start Data for this task

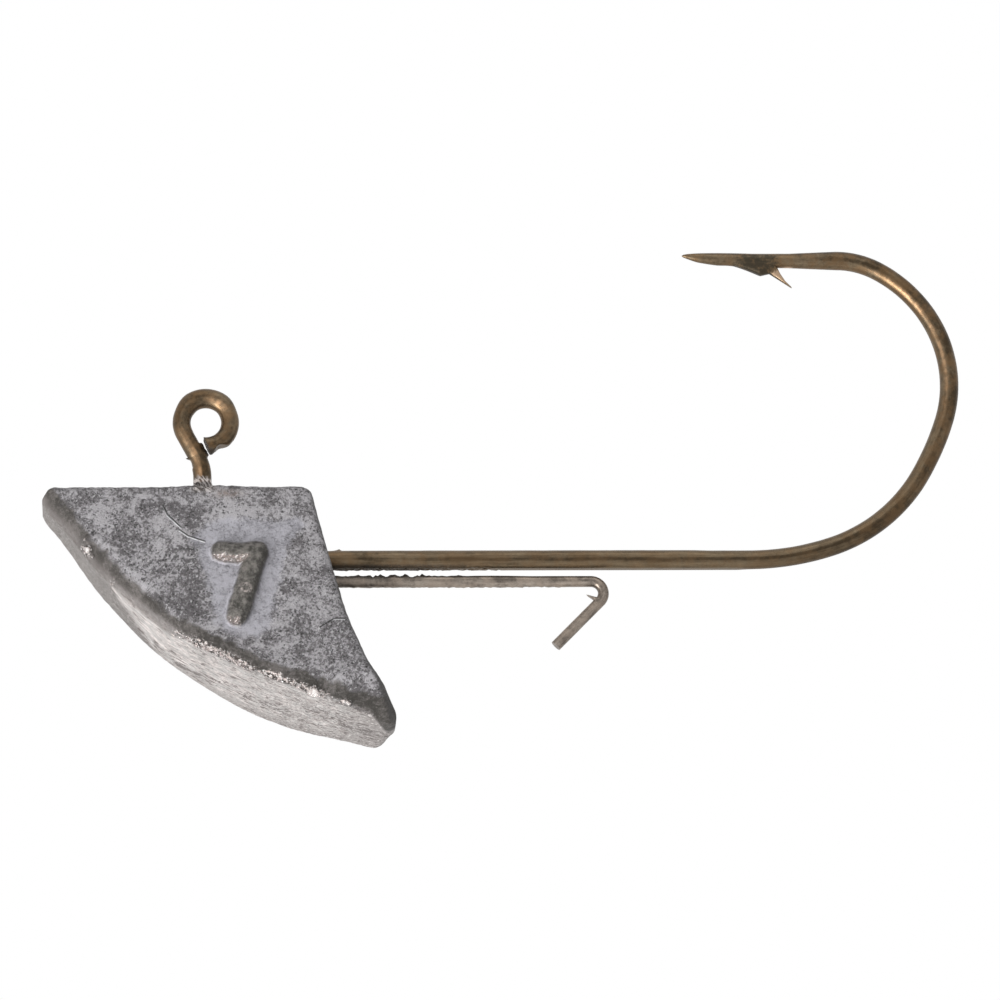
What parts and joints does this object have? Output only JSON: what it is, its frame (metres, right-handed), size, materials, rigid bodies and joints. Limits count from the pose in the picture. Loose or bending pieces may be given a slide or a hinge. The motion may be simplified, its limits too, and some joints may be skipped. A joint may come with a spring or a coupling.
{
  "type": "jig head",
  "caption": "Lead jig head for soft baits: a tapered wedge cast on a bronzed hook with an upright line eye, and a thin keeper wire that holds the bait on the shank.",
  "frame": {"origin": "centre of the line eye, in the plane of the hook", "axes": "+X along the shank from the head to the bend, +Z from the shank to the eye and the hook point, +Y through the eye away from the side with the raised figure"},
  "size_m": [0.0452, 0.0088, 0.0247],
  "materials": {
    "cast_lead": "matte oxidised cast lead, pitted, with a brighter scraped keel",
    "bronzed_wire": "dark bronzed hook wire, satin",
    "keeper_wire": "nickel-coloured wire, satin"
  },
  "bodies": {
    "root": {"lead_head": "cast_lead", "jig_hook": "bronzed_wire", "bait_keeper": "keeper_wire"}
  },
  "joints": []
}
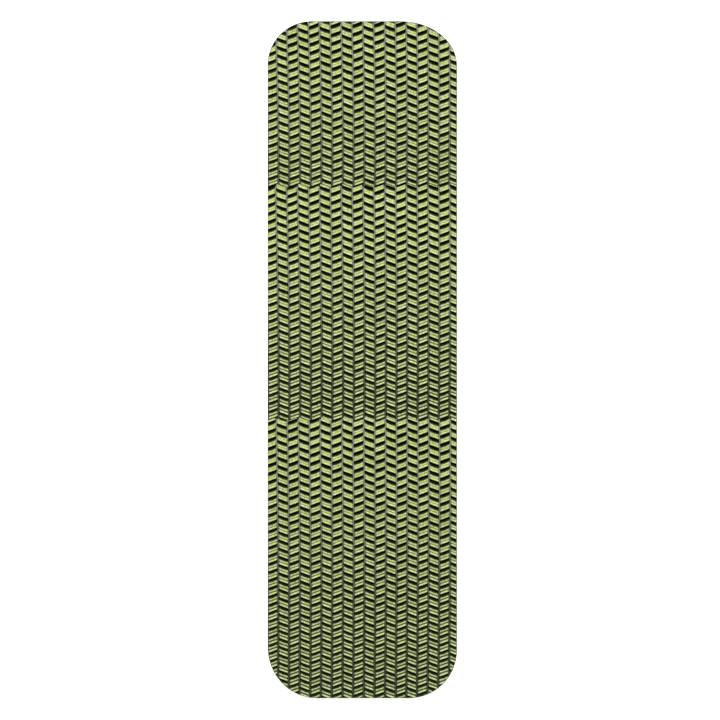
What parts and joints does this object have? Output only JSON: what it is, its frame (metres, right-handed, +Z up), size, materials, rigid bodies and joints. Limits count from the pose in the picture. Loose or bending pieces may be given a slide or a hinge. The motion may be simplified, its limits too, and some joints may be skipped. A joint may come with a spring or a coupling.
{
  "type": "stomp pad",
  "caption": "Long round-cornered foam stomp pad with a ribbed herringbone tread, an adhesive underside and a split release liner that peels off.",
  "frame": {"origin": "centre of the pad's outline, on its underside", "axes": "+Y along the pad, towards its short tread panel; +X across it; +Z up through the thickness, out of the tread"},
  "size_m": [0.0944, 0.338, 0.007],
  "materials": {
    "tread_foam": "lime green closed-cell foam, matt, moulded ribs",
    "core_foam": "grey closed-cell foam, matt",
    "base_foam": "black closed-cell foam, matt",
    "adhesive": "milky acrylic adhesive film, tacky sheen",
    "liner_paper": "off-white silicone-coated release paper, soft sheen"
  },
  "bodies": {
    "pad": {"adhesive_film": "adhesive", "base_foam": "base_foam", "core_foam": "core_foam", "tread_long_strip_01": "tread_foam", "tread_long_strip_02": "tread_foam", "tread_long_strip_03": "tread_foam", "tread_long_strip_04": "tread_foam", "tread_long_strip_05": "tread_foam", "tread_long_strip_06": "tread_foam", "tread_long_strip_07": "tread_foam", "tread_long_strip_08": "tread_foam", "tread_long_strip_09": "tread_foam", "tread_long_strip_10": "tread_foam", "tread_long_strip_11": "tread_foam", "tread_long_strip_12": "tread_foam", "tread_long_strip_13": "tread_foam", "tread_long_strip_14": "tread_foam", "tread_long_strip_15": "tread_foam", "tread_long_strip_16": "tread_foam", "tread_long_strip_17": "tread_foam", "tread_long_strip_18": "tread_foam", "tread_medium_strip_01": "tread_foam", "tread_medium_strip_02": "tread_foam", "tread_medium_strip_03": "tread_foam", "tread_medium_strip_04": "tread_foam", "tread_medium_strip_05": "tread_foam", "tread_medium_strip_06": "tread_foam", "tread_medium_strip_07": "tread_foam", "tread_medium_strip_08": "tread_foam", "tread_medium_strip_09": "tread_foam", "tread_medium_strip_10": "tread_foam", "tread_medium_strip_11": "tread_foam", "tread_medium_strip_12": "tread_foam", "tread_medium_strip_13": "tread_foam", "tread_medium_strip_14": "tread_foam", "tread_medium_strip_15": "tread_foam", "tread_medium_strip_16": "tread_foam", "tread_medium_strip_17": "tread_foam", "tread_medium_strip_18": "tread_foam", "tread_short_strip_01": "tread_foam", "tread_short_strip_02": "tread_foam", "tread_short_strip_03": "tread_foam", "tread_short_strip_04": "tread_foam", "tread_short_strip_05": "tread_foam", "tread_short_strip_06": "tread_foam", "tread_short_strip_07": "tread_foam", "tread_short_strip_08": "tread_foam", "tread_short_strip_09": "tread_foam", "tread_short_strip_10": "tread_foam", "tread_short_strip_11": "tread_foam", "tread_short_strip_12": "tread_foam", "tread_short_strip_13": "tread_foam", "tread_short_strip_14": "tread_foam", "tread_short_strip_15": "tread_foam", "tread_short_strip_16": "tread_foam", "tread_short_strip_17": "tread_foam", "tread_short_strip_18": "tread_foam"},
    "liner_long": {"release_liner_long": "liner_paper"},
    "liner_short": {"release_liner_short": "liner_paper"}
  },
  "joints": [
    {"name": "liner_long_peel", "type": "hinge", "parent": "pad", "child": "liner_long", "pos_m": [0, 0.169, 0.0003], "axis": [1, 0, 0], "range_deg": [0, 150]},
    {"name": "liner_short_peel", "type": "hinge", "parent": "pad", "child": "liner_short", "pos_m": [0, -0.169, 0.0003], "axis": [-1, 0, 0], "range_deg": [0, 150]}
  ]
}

end Data for this task

Instructions for the task:
Print the material above once more, exactly.

Finished answer:
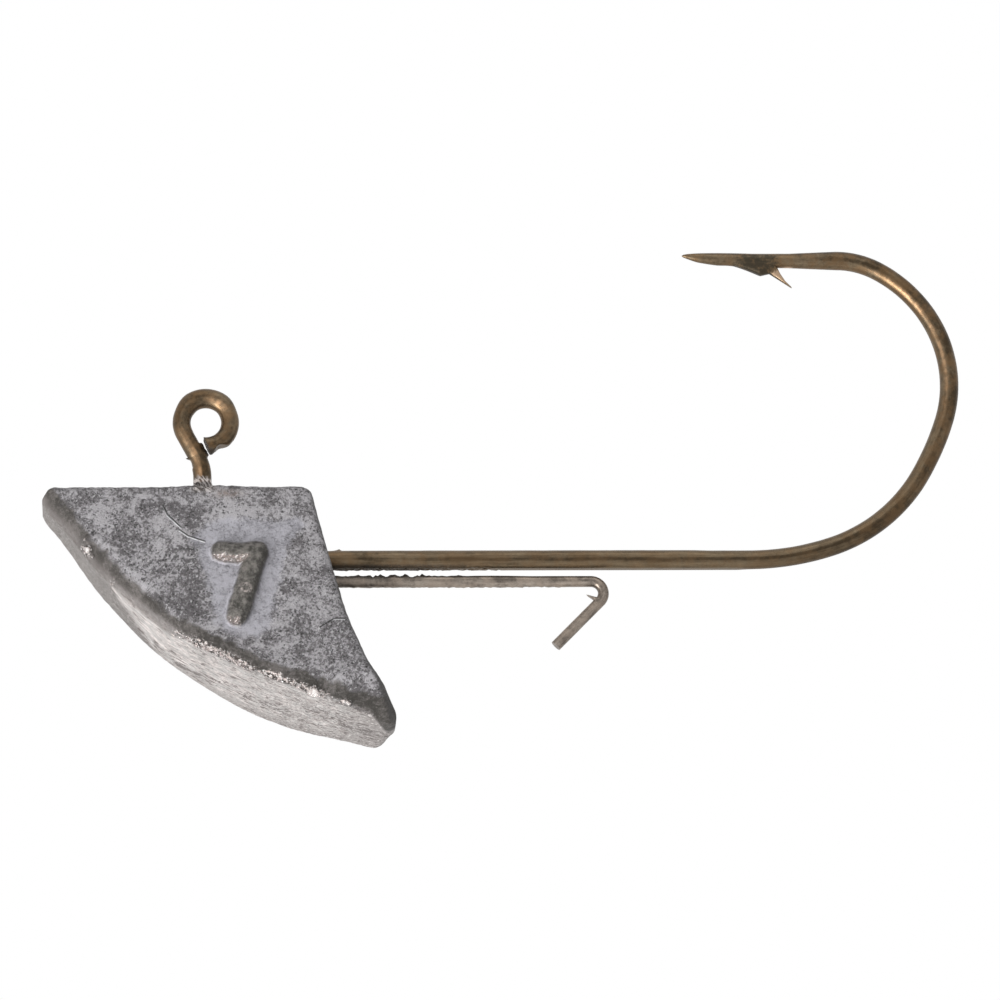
What parts and joints does this object have? Output only JSON: what it is, its frame (metres, right-handed), size, materials, rigid bodies and joints. Limits count from the pose in the picture. Loose or bending pieces may be given a slide or a hinge. The motion may be simplified, its limits too, and some joints may be skipped. A joint may come with a spring or a coupling.
{
  "type": "jig head",
  "caption": "Lead jig head for soft baits: a tapered wedge cast on a bronzed hook with an upright line eye, and a thin keeper wire that holds the bait on the shank.",
  "frame": {"origin": "centre of the line eye, in the plane of the hook", "axes": "+X along the shank from the head to the bend, +Z from the shank to the eye and the hook point, +Y through the eye away from the side with the raised figure"},
  "size_m": [0.0452, 0.0088, 0.0247],
  "materials": {
    "cast_lead": "matte oxidised cast lead, pitted, with a brighter scraped keel",
    "bronzed_wire": "dark bronzed hook wire, satin",
    "keeper_wire": "nickel-coloured wire, satin"
  },
  "bodies": {
    "root": {"lead_head": "cast_lead", "jig_hook": "bronzed_wire", "bait_keeper": "keeper_wire"}
  },
  "joints": []
}
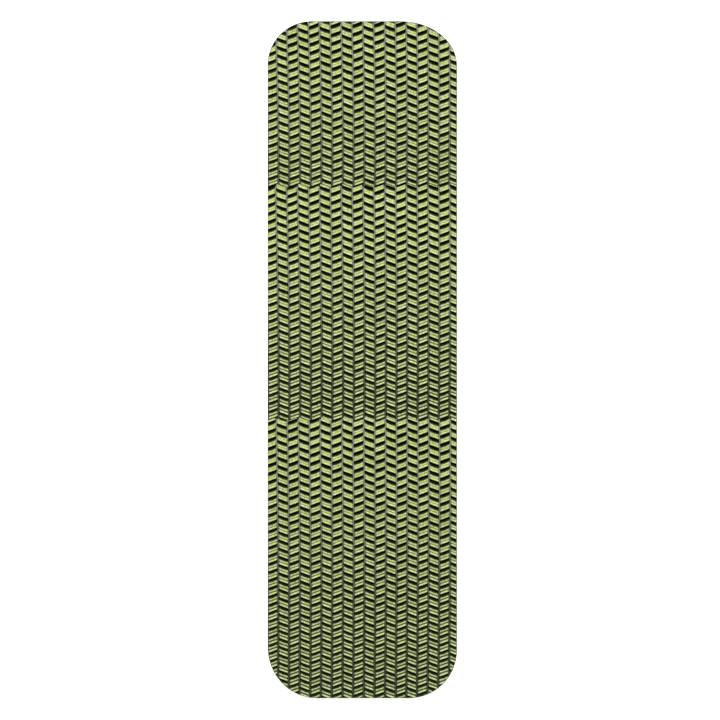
What parts and joints does this object have? Output only JSON: what it is, its frame (metres, right-handed, +Z up), size, materials, rigid bodies and joints. Limits count from the pose in the picture. Loose or bending pieces may be given a slide or a hinge. The motion may be simplified, its limits too, and some joints may be skipped. A joint may come with a spring or a coupling.
{
  "type": "stomp pad",
  "caption": "Long round-cornered foam stomp pad with a ribbed herringbone tread, an adhesive underside and a split release liner that peels off.",
  "frame": {"origin": "centre of the pad's outline, on its underside", "axes": "+Y along the pad, towards its short tread panel; +X across it; +Z up through the thickness, out of the tread"},
  "size_m": [0.0944, 0.338, 0.007],
  "materials": {
    "tread_foam": "lime green closed-cell foam, matt, moulded ribs",
    "core_foam": "grey closed-cell foam, matt",
    "base_foam": "black closed-cell foam, matt",
    "adhesive": "milky acrylic adhesive film, tacky sheen",
    "liner_paper": "off-white silicone-coated release paper, soft sheen"
  },
  "bodies": {
    "pad": {"adhesive_film": "adhesive", "base_foam": "base_foam", "core_foam": "core_foam", "tread_long_strip_01": "tread_foam", "tread_long_strip_02": "tread_foam", "tread_long_strip_03": "tread_foam", "tread_long_strip_04": "tread_foam", "tread_long_strip_05": "tread_foam", "tread_long_strip_06": "tread_foam", "tread_long_strip_07": "tread_foam", "tread_long_strip_08": "tread_foam", "tread_long_strip_09": "tread_foam", "tread_long_strip_10": "tread_foam", "tread_long_strip_11": "tread_foam", "tread_long_strip_12": "tread_foam", "tread_long_strip_13": "tread_foam", "tread_long_strip_14": "tread_foam", "tread_long_strip_15": "tread_foam", "tread_long_strip_16": "tread_foam", "tread_long_strip_17": "tread_foam", "tread_long_strip_18": "tread_foam", "tread_medium_strip_01": "tread_foam", "tread_medium_strip_02": "tread_foam", "tread_medium_strip_03": "tread_foam", "tread_medium_strip_04": "tread_foam", "tread_medium_strip_05": "tread_foam", "tread_medium_strip_06": "tread_foam", "tread_medium_strip_07": "tread_foam", "tread_medium_strip_08": "tread_foam", "tread_medium_strip_09": "tread_foam", "tread_medium_strip_10": "tread_foam", "tread_medium_strip_11": "tread_foam", "tread_medium_strip_12": "tread_foam", "tread_medium_strip_13": "tread_foam", "tread_medium_strip_14": "tread_foam", "tread_medium_strip_15": "tread_foam", "tread_medium_strip_16": "tread_foam", "tread_medium_strip_17": "tread_foam", "tread_medium_strip_18": "tread_foam", "tread_short_strip_01": "tread_foam", "tread_short_strip_02": "tread_foam", "tread_short_strip_03": "tread_foam", "tread_short_strip_04": "tread_foam", "tread_short_strip_05": "tread_foam", "tread_short_strip_06": "tread_foam", "tread_short_strip_07": "tread_foam", "tread_short_strip_08": "tread_foam", "tread_short_strip_09": "tread_foam", "tread_short_strip_10": "tread_foam", "tread_short_strip_11": "tread_foam", "tread_short_strip_12": "tread_foam", "tread_short_strip_13": "tread_foam", "tread_short_strip_14": "tread_foam", "tread_short_strip_15": "tread_foam", "tread_short_strip_16": "tread_foam", "tread_short_strip_17": "tread_foam", "tread_short_strip_18": "tread_foam"},
    "liner_long": {"release_liner_long": "liner_paper"},
    "liner_short": {"release_liner_short": "liner_paper"}
  },
  "joints": [
    {"name": "liner_long_peel", "type": "hinge", "parent": "pad", "child": "liner_long", "pos_m": [0, 0.169, 0.0003], "axis": [1, 0, 0], "range_deg": [0, 150]},
    {"name": "liner_short_peel", "type": "hinge", "parent": "pad", "child": "liner_short", "pos_m": [0, -0.169, 0.0003], "axis": [-1, 0, 0], "range_deg": [0, 150]}
  ]
}